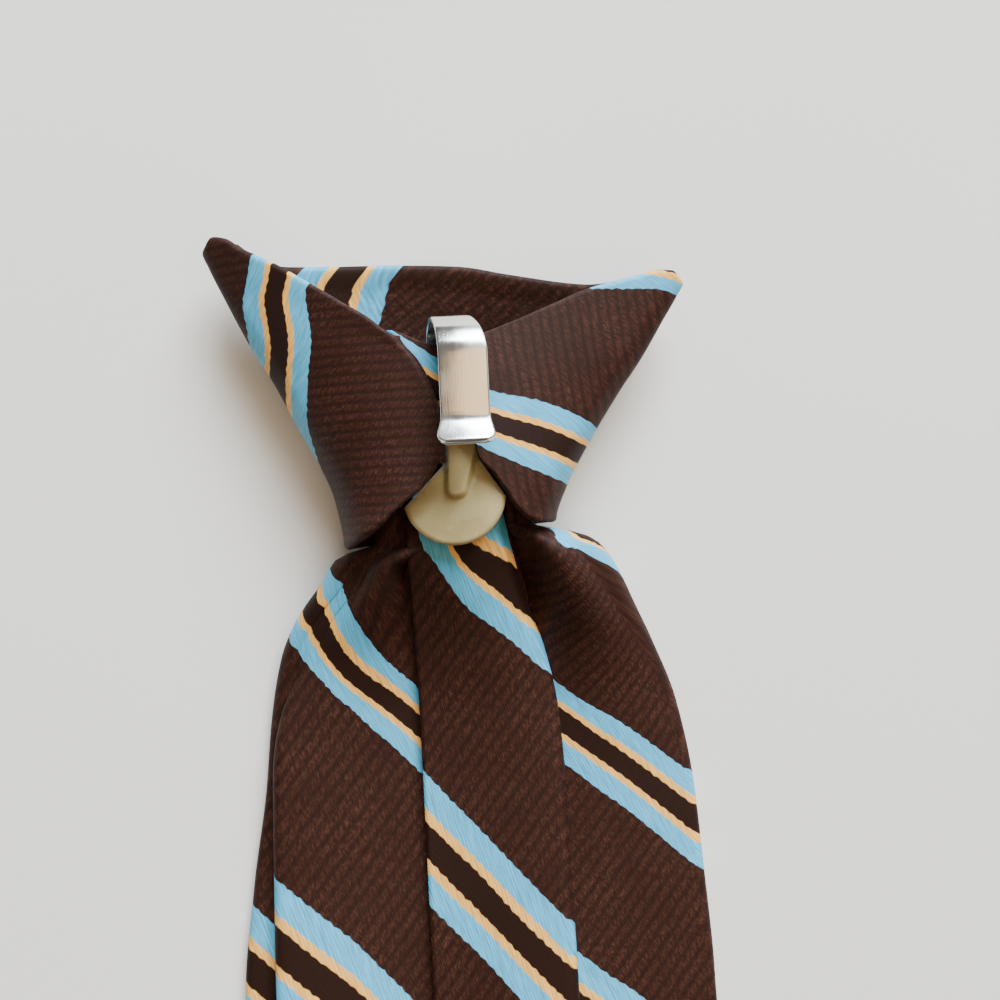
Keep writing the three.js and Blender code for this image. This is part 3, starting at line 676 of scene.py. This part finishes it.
def hook_stations():
    """The strip's middle line (y, z), how far it has come over from its root (lean) and its width."""
    crest = HOOK_LEG_Z + 2 * HOOK_RADIUS
    bend = np.linspace(0, 1, 49)
    angle = bend * math.pi - math.pi / 2
    root = np.linspace(0, 1, 9)[:-1]
    flat = np.linspace(0, 1, 13)[1:]
    lip = np.linspace(0, 1, 25)[1:] ** 0.8
    corner = np.maximum(0, 1 - (1 - lip) * LIP_LENGTH / LIP_CORNER)
    cut = 2 * LIP_CORNER * (1 - np.sqrt(1 - np.minimum(corner, 0.999) ** 2))
    y = np.concatenate([
        mix(HOOK_LEG_END, HOOK_BEND_Y, root),
        HOOK_BEND_Y + HOOK_RADIUS * np.cos(angle),
        mix(HOOK_BEND_Y, HOOK_LIP_Y, flat),
        HOOK_LIP_Y - lip * LIP_LENGTH,
    ])
    z = np.concatenate([
        np.full(8, HOOK_LEG_Z),
        HOOK_LEG_Z + HOOK_RADIUS + HOOK_RADIUS * np.sin(angle),
        np.full(12, crest),
        crest + LIP_RISE * lip ** 1.7,
    ])
    lean = np.concatenate([np.zeros(8), (bend - 0.2) / 0.8, np.ones(36)])
    width = np.concatenate([
        np.full(8, STRIP_ROOT),
        mix(STRIP_ROOT, STRIP_WIDTH, smooth((bend - 0.25) / 0.75)),
        np.full(12, STRIP_WIDTH),
        mix(STRIP_WIDTH, STRIP_LIP, smooth(lip)) - cut,
    ])
    return y, z, lean, width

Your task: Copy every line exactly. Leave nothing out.

Exercise result:
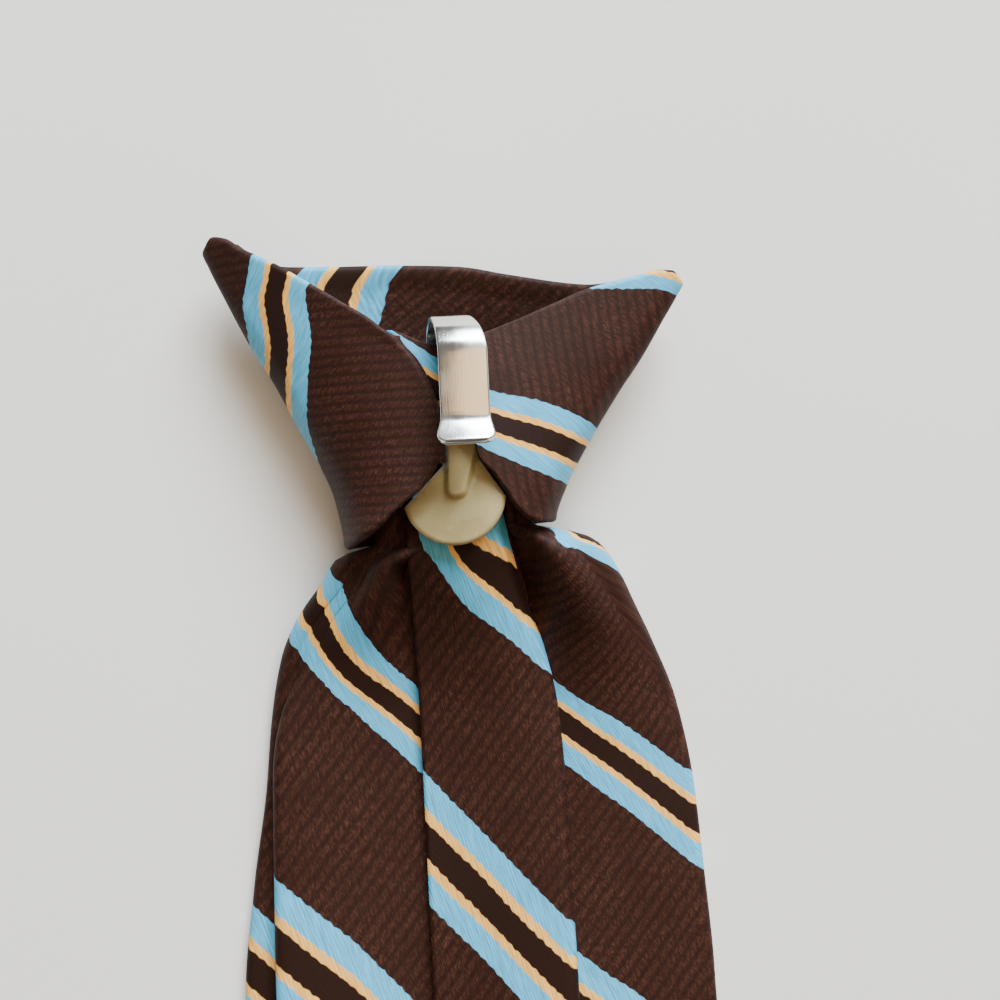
Keep writing the three.js and Blender code for this image. This is part 3, starting at line 676 of scene.py. This part finishes it.
def hook_stations():
    """The strip's middle line (y, z), how far it has come over from its root (lean) and its width."""
    crest = HOOK_LEG_Z + 2 * HOOK_RADIUS
    bend = np.linspace(0, 1, 49)
    angle = bend * math.pi - math.pi / 2
    root = np.linspace(0, 1, 9)[:-1]
    flat = np.linspace(0, 1, 13)[1:]
    lip = np.linspace(0, 1, 25)[1:] ** 0.8
    corner = np.maximum(0, 1 - (1 - lip) * LIP_LENGTH / LIP_CORNER)
    cut = 2 * LIP_CORNER * (1 - np.sqrt(1 - np.minimum(corner, 0.999) ** 2))
    y = np.concatenate([
        mix(HOOK_LEG_END, HOOK_BEND_Y, root),
        HOOK_BEND_Y + HOOK_RADIUS * np.cos(angle),
        mix(HOOK_BEND_Y, HOOK_LIP_Y, flat),
        HOOK_LIP_Y - lip * LIP_LENGTH,
    ])
    z = np.concatenate([
        np.full(8, HOOK_LEG_Z),
        HOOK_LEG_Z + HOOK_RADIUS + HOOK_RADIUS * np.sin(angle),
        np.full(12, crest),
        crest + LIP_RISE * lip ** 1.7,
    ])
    lean = np.concatenate([np.zeros(8), (bend - 0.2) / 0.8, np.ones(36)])
    width = np.concatenate([
        np.full(8, STRIP_ROOT),
        mix(STRIP_ROOT, STRIP_WIDTH, smooth((bend - 0.25) / 0.75)),
        np.full(12, STRIP_WIDTH),
        mix(STRIP_WIDTH, STRIP_LIP, smooth(lip)) - cut,
    ])
    return y, z, lean, width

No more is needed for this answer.